The geography matters here. “Waubaushene, to the western islands / Giant’s Tomb, to Go Home Bay / Honey Harbor, out to the Watchers”—these aren’t random place names but coordinates for a journey across Georgian Bay in Ontario, each location marking the singer’s movement toward some unnamed destination. When Gault asks “Anybody going my way,” the question shifts from rhetorical despair to genuine invitation. Morlix provides backing vocals that pair his curt delivery with Gault’s higher register, and the harmony reimagines the song’s thesis: maybe nobody’s going your way, but at least you’re not asking the question into a void.
The track opens with what the press release describes as “a soft pull at metallic guitar strings,” immediately establishing the deafening appeal of near-silence. Gault—one of Nashville’s fiercer Americana rockers known for whiskey-soaked punch—softens her sound here, letting organic warmth infuse the production. It’s a strategic choice for an artist whose upcoming album UNHINGED explores the beauty in chaos and the pulse in the backroom of a bar. This is the calm before that storm, or maybe the moment of clarity during.

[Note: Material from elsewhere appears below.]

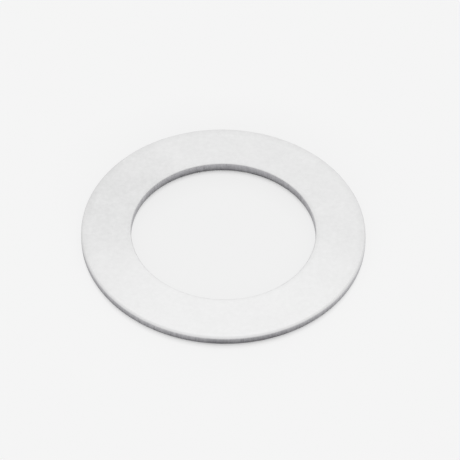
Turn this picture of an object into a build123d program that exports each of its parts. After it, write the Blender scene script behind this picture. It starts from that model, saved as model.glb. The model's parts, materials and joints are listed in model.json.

The lyrics capture something stranger than simple loneliness: “Ghosts are restless, calling my name / They mispronounce it, a bit, but just the same.” It’s the kind of detail that makes the supernatural feel mundane—of course the ghosts get your name wrong, they’re ghosts. The horizon whispers words the singer has never heard but somehow understands, and she won’t ask why. Gault has discussed conquering bipolar disorder and emerging empowered with songs to show for it. Maybe that’s what this cover understands that the original couldn’t: sometimes the question “Is there anyone out there” matters less than the act of asking it loud enough for someone to hear.
Gault has known Morlix for years, credits him with shaping her guitar playing through late-night sessions working out his licks. Covering his song isn’t homage—it’s conversation across the water, two voices calling coordinates to each other while moving in the same direction.